The Correlation Coefficient (\( r \))

Scientists and mathematicians use a number called \( r \) to measure how strong a relationship is:

  • \( r = 1 \): Perfect positive correlation (a perfect straight line).
  • \( r = -1 \): Perfect negative correlation.
  • \( r = 0 \): No correlation at all.

The Line of Best Fit (Regression Line)

A Line of Best Fit is a straight line drawn through the middle of the dots on a scatter diagram. We use this line to make predictions.
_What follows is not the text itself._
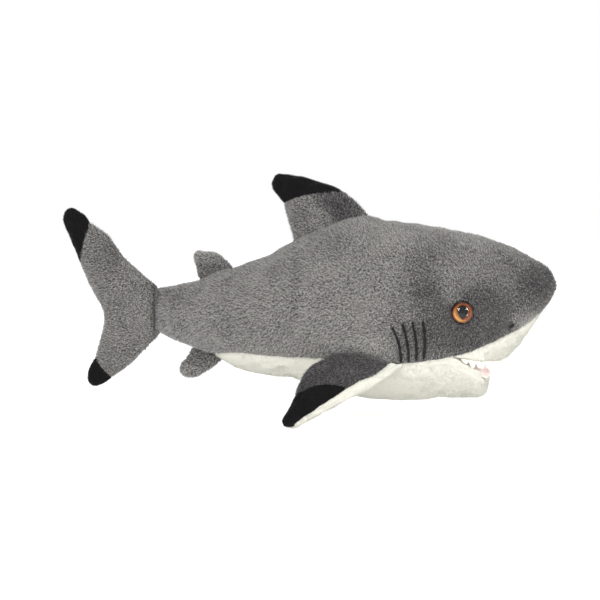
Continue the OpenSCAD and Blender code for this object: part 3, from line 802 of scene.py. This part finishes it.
def gill_line(gill, count, side, lift):
    """Points down one gill line, and the outward ways there."""
    a, b, c = (np.array(p, float) for p in gill)
    t = np.linspace(0, 1, count)[:, None]
    flat = a * (1 - t) ** 2 + (2 * b - (a + c) / 2) * 2 * t * (1 - t) + c * t**2
    spots = [side_spot(p, side, lift) for p in flat]
    return np.array([p for p, _ in spots]), np.array([n for _, n in spots])


def nearest(points, marks):
    """Distance from each point to the nearest mark."""
    best = np.full(points.shape[:-1], 1e9)
    for mark in marks:
        best = np.minimum(best, length_of(points - mark))
    return best


def lip_roll_at(x):
    """Radius at which the cloth rolls inward along the lips, none behind the mouth."""
    return 0.05 + LIP_ROLL * smooth((x - 108) / 12)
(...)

  • Interpolation: Predicting a value inside the range of data we already have. This is usually quite reliable.
  • Extrapolation: Predicting a value outside our data range (e.g., predicting how tall a baby will be when they are 50 years old). Be careful! This is often unreliable.
Quick Takeaway: Correlation does NOT always mean "cause." Just because two things happen at the same time doesn't mean one caused the other!

Final Summary Checklist

Before you finish this chapter, make sure you can:

  • Find the IQR and understand what Standard Deviation means.
  • Draw a Cumulative Frequency curve and use it to find the median.
  • Create and compare Box-and-Whisker plots.
  • Identify Positive, Negative, and Zero correlation on a scatter graph.
  • Use a Line of Best Fit to predict values (and know when it's risky to do so!).

Don't worry if this seems tricky at first! Statistics is a visual subject. The more you practice drawing the graphs and looking at the shapes, the more it will start to make sense. Happy calculating!